EXERCISE | Beginning at the first line of the data, print each line exactly, stopping after the line that contains "wasm.setup();".

========================================

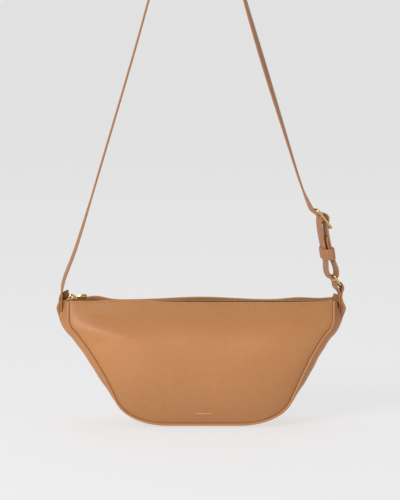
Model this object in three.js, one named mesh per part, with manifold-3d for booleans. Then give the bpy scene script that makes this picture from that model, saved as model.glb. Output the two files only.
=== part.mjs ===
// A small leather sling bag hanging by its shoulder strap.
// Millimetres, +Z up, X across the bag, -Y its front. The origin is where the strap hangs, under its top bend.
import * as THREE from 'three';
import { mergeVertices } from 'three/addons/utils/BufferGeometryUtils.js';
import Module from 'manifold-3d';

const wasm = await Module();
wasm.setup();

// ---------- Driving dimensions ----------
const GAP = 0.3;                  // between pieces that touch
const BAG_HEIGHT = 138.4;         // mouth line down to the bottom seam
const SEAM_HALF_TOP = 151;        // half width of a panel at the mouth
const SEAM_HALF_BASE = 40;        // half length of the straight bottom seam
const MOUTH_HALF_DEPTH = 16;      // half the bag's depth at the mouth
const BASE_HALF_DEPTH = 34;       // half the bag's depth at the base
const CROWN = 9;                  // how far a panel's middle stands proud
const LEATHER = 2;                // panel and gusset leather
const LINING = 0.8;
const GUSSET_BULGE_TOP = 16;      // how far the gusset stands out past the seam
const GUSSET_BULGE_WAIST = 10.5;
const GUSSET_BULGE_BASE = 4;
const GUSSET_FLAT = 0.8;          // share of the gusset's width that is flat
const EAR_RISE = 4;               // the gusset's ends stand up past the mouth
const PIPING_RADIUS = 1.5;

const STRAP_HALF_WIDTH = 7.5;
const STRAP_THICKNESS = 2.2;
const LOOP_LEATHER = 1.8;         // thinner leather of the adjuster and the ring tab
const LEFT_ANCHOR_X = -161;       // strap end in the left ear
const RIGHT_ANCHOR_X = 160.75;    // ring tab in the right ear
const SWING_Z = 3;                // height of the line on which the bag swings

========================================

FULL OUTPUT |
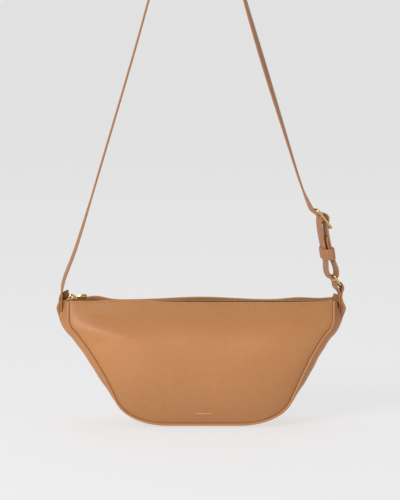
Model this object in three.js, one named mesh per part, with manifold-3d for booleans. Then give the bpy scene script that makes this picture from that model, saved as model.glb. Output the two files only.
=== part.mjs ===
// A small leather sling bag hanging by its shoulder strap.
// Millimetres, +Z up, X across the bag, -Y its front. The origin is where the strap hangs, under its top bend.
import * as THREE from 'three';
import { mergeVertices } from 'three/addons/utils/BufferGeometryUtils.js';
import Module from 'manifold-3d';

const wasm = await Module();
wasm.setup();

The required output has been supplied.